→ WHAT TO WORK ON:
Copy out all the data, word for word.

→ GIVEN INFORMATION:
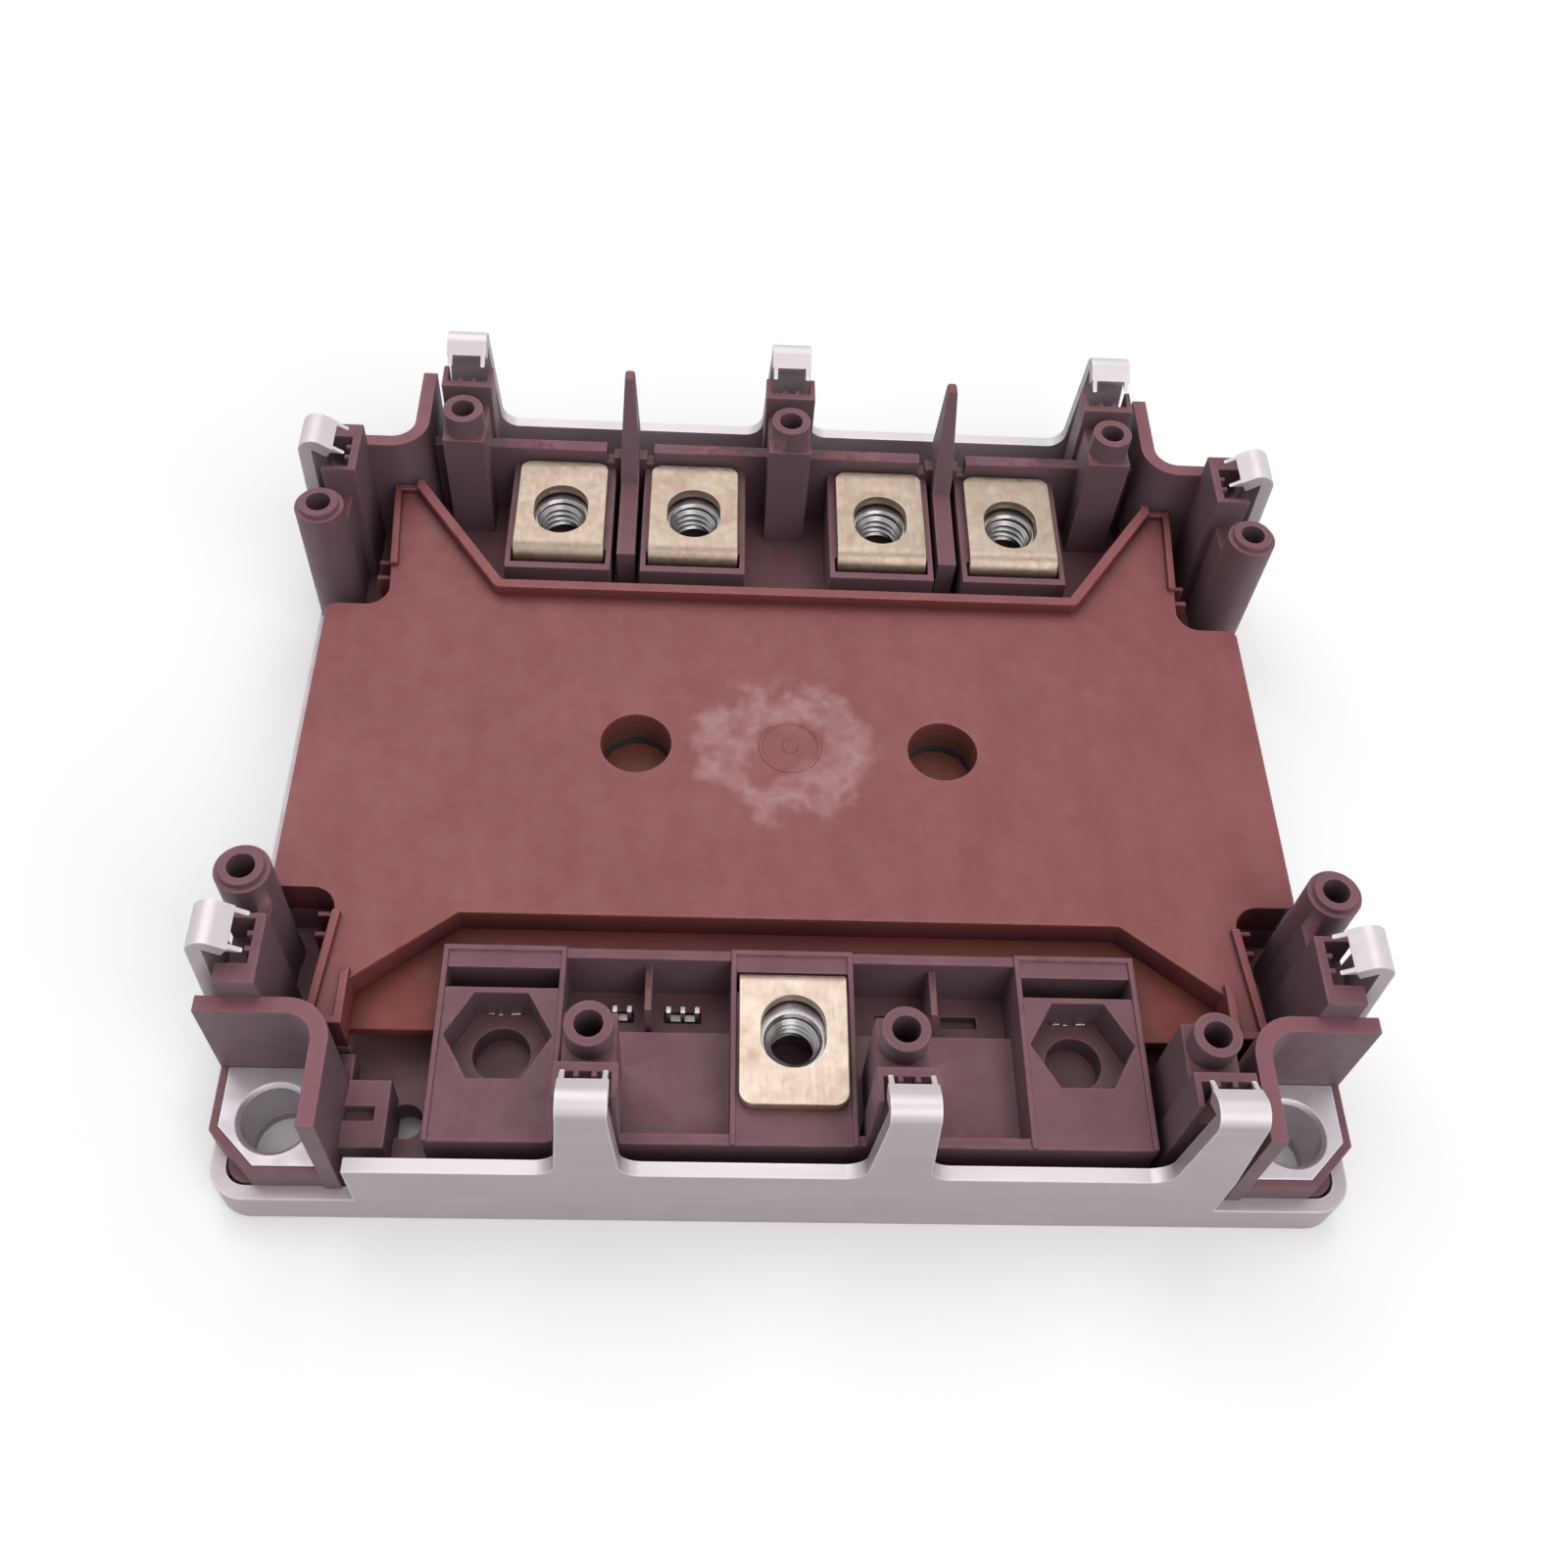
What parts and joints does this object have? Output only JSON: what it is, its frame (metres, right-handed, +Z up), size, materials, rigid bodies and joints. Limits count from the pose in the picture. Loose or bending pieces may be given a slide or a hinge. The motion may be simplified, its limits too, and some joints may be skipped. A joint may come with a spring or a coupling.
{
  "type": "power semiconductor module",
  "caption": "Moulded power module in a folded sheet tray with hooked legs, slotted brass screw terminals, screw domes for a driver board and a skirted cover.",
  "frame": {"origin": "middle of the tray's underside", "axes": "+X to the right along the long side as in the picture, +Y to the rear, +Z up from the heatsink face"},
  "size_m": [0.1256, 0.112, 0.0298],
  "materials": {
    "tray_steel": "plated sheet, satin, with bright cut edges",
    "housing_plastic": "moulded, red-brown, fine grain",
    "cover_plastic": "moulded, red-brown, fine grain, paler stress marks round the gate",
    "terminal_brass": "stamped, satin, slightly tarnished",
    "nut_steel": "plated",
    "lug_steel": "plated, satin",
    "plate_steel": "plain sheet",
    "bridge_plastic": "moulded",
    "foam": "closed-cell silicone foam",
    "copper_sheet": "bonded copper, plain",
    "substrate_ceramic": "sintered alumina",
    "chip_silicon": "metallised silicon",
    "sensor_body": "glazed",
    "contact_metal": "tin plated spring strip"
  },
  "bodies": {
    "root": {"base_tray": "tray_steel", "housing": "housing_plastic", "cover_plate": "cover_plastic", "terminal_front": "terminal_brass", "terminal_rear_far_left": "terminal_brass", "terminal_rear_mid_left": "terminal_brass", "terminal_rear_mid_right": "terminal_brass", "terminal_rear_far_right": "terminal_brass", "terminal_nuts": "nut_steel", "lug_plate_front_left": "lug_steel", "lug_plate_front_right": "lug_steel", "lug_plate_rear_left": "lug_steel", "lug_plate_rear_right": "lug_steel", "pressure_bridge": "bridge_plastic", "foam_pad": "foam", "pressure_plate": "plate_steel", "temperature_sensor": "sensor_body", "driver_contacts": "contact_metal", "copper_base_left": "copper_sheet", "copper_lands_left": "copper_sheet", "ceramic_left": "substrate_ceramic", "igbt_chips_left": "chip_silicon", "diode_chips_left": "chip_silicon", "copper_base_center": "copper_sheet", "copper_lands_center": "copper_sheet", "ceramic_center": "substrate_ceramic", "igbt_chips_center": "chip_silicon", "diode_chips_center": "chip_silicon", "copper_base_right": "copper_sheet", "copper_lands_right": "copper_sheet", "ceramic_right": "substrate_ceramic", "igbt_chips_right": "chip_silicon", "diode_chips_right": "chip_silicon"}
  },
  "joints": []
}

→ WRITTEN ANSWER:
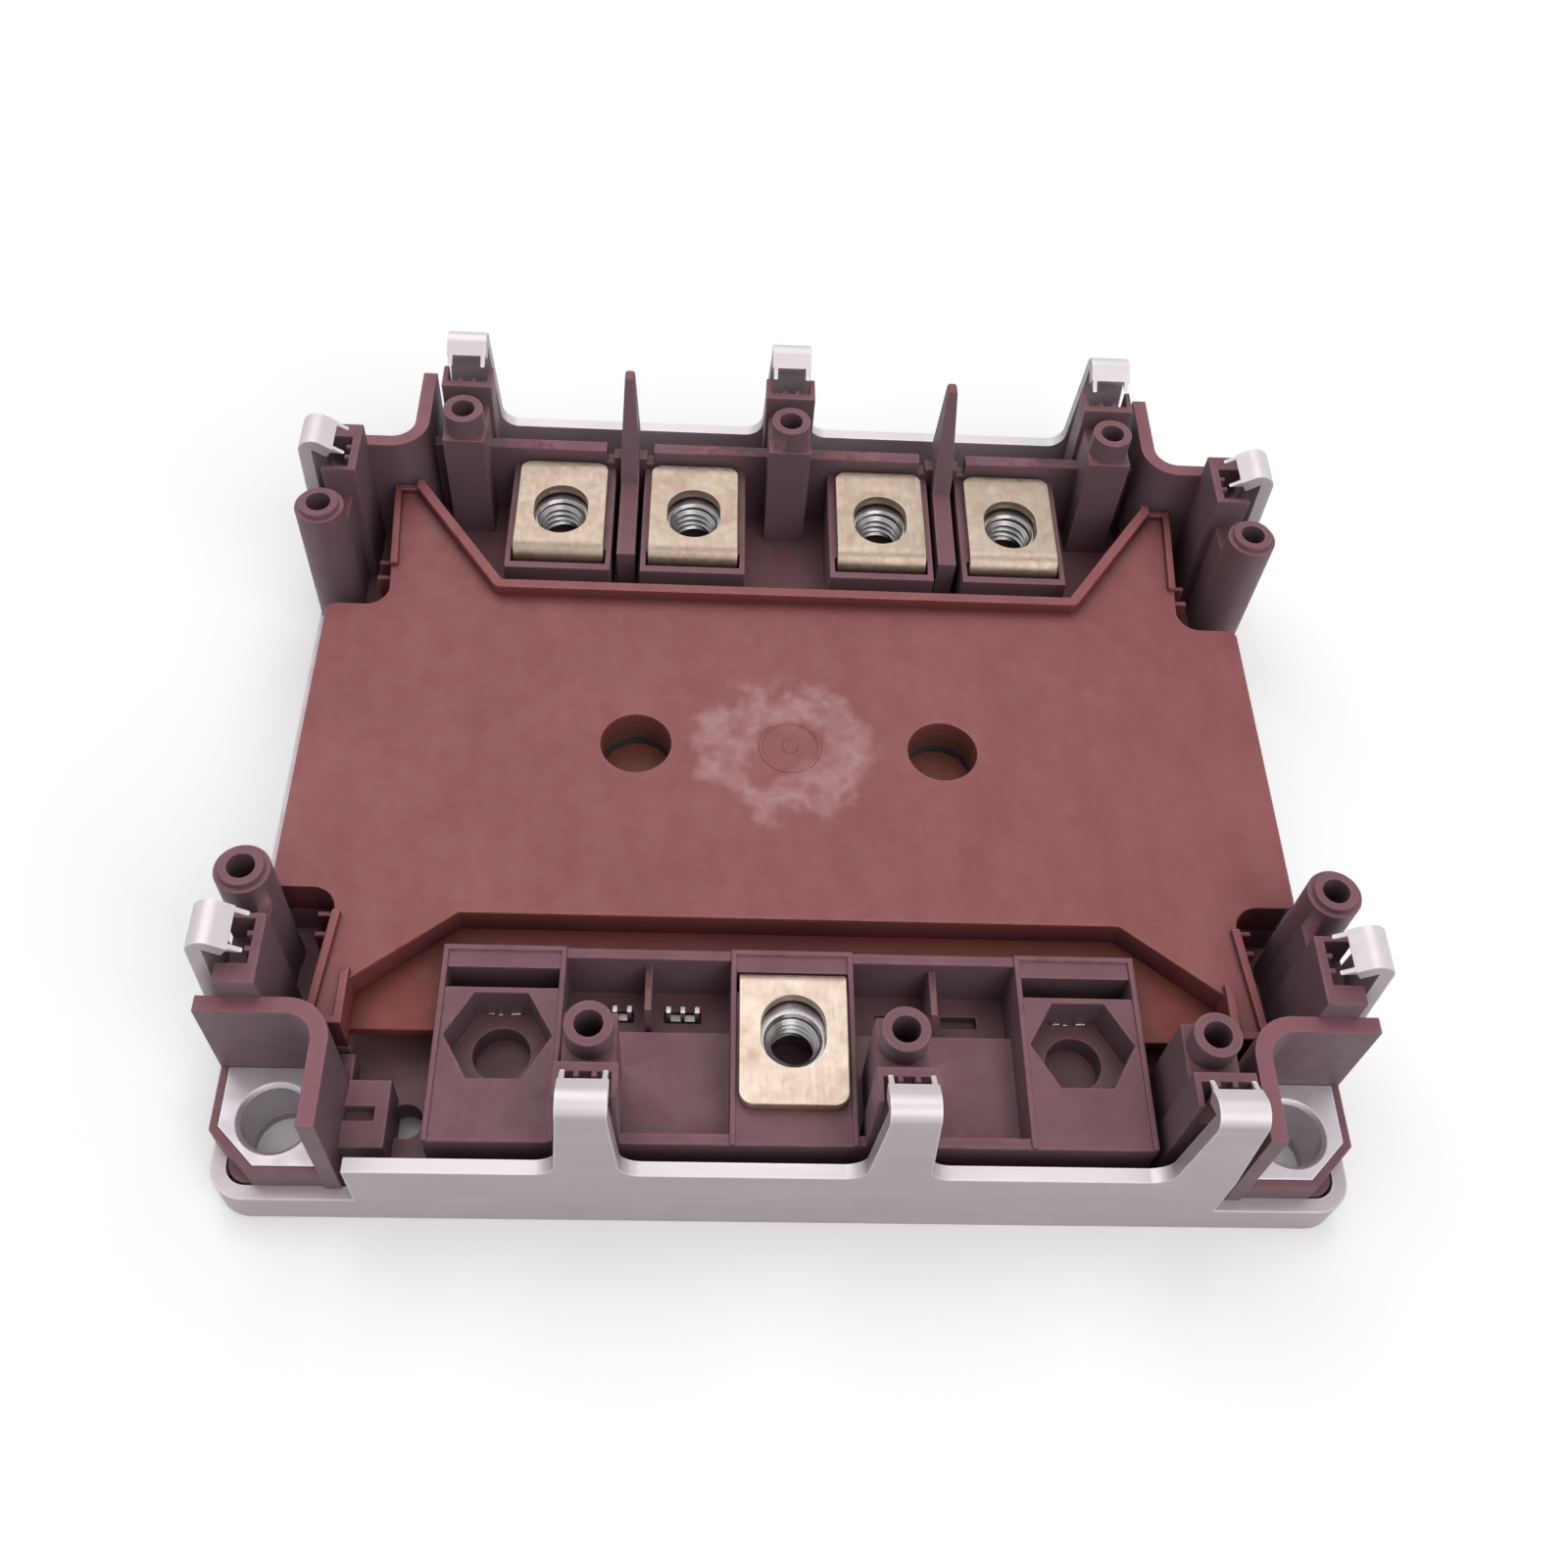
What parts and joints does this object have? Output only JSON: what it is, its frame (metres, right-handed, +Z up), size, materials, rigid bodies and joints. Limits count from the pose in the picture. Loose or bending pieces may be given a slide or a hinge. The motion may be simplified, its limits too, and some joints may be skipped. A joint may come with a spring or a coupling.
{
  "type": "power semiconductor module",
  "caption": "Moulded power module in a folded sheet tray with hooked legs, slotted brass screw terminals, screw domes for a driver board and a skirted cover.",
  "frame": {"origin": "middle of the tray's underside", "axes": "+X to the right along the long side as in the picture, +Y to the rear, +Z up from the heatsink face"},
  "size_m": [0.1256, 0.112, 0.0298],
  "materials": {
    "tray_steel": "plated sheet, satin, with bright cut edges",
    "housing_plastic": "moulded, red-brown, fine grain",
    "cover_plastic": "moulded, red-brown, fine grain, paler stress marks round the gate",
    "terminal_brass": "stamped, satin, slightly tarnished",
    "nut_steel": "plated",
    "lug_steel": "plated, satin",
    "plate_steel": "plain sheet",
    "bridge_plastic": "moulded",
    "foam": "closed-cell silicone foam",
    "copper_sheet": "bonded copper, plain",
    "substrate_ceramic": "sintered alumina",
    "chip_silicon": "metallised silicon",
    "sensor_body": "glazed",
    "contact_metal": "tin plated spring strip"
  },
  "bodies": {
    "root": {"base_tray": "tray_steel", "housing": "housing_plastic", "cover_plate": "cover_plastic", "terminal_front": "terminal_brass", "terminal_rear_far_left": "terminal_brass", "terminal_rear_mid_left": "terminal_brass", "terminal_rear_mid_right": "terminal_brass", "terminal_rear_far_right": "terminal_brass", "terminal_nuts": "nut_steel", "lug_plate_front_left": "lug_steel", "lug_plate_front_right": "lug_steel", "lug_plate_rear_left": "lug_steel", "lug_plate_rear_right": "lug_steel", "pressure_bridge": "bridge_plastic", "foam_pad": "foam", "pressure_plate": "plate_steel", "temperature_sensor": "sensor_body", "driver_contacts": "contact_metal", "copper_base_left": "copper_sheet", "copper_lands_left": "copper_sheet", "ceramic_left": "substrate_ceramic", "igbt_chips_left": "chip_silicon", "diode_chips_left": "chip_silicon", "copper_base_center": "copper_sheet", "copper_lands_center": "copper_sheet", "ceramic_center": "substrate_ceramic", "igbt_chips_center": "chip_silicon", "diode_chips_center": "chip_silicon", "copper_base_right": "copper_sheet", "copper_lands_right": "copper_sheet", "ceramic_right": "substrate_ceramic", "igbt_chips_right": "chip_silicon", "diode_chips_right": "chip_silicon"}
  },
  "joints": []
}